Dates: January 15 & February 12 10:00 a.m. to 12:00 p.m. CST via Zoom

 

Overview:

What is the vocation of the Catholic theologian in the academy today? The increasing focus within higher education toward producing economically successful citizens within late modernity’s secularized culture is well-known. Within the theological world itself, graduate programs in theology are deeply compartmentalized into distinct sub-disciplines that often take their self-understanding and academic culture from the need to find a place within the modern research university. These pressures make it difficult to reflect theologically on one’s role in both the Church and the academy—and yet it is evermore vital that we do so. How then do we conceive of the unity of theological disciplines, and how might we—trained in our distinct silos—work towards that unity? Tomorrow’s theologians urgently need resources to reflect on their role within such a vision of the academy.

 

Seminar 1: The Academic Theologian and Newman’s Idea of a University

If we are to consider our current situation thoroughly, we need to explore a set of deep questions that have endured for theologians since the very beginnings of the modern university. There is no better text to facilitate a dive into these questions than John Henry Newman’s The Idea of a University.

While Newman speaks about a college culture very different from ours – research for him is the preserve of the gentleman scholar rather than the university! – two fundamental themes of his work will serve as points of departure for our discussion. The first is his definition of the goal of education as the nurturing of the “liberal” mind; the second is his presentation of a secular education’s failure to teach humility.

By engaging these themes in Idea of a University we can focus our own questions about the goal of college education itself, and examine how far any program of liberal education can instill the virtues at which Christians aim. How does the Christian scholar conceive a career caught in these tensions?

Texts to prepare:  Newman’s Idea of a University,  “Discourses 5, 8, & 9,” accessible HERE.

 

Seminar 2: Academic Theology and the Ecclesial Vocation of the Theologian

Often the life of a theologian in the university who is committed also to the life of the Church is cast in terms of a balance between obedience and academic freedom. But perhaps this dichotomy should not be our first consideration when we imagine the theologian’s role in a university.

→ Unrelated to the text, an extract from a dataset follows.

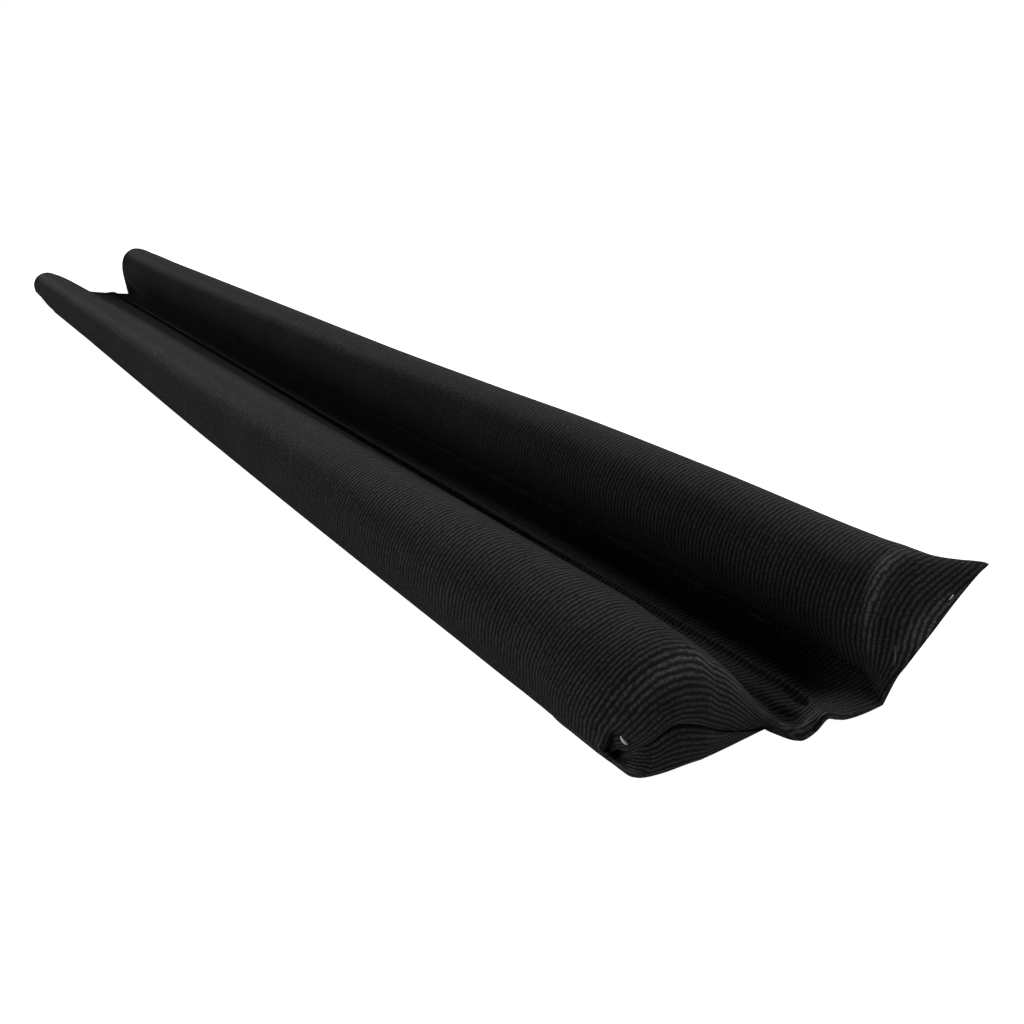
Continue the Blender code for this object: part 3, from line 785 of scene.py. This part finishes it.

To engage the question, we will discuss the International Theological Commission’s Instruction on the Ecclesial Vocation of the Theologian. In what ways does this text sketch an agenda for academic theologians? How does it succeed and/or fail to grasp the tensions in the institutions where we teach? As in the first seminar, our goal is not so much a study of this text, as using this text as a lens through which to explore and re-envision our lives as theologians today.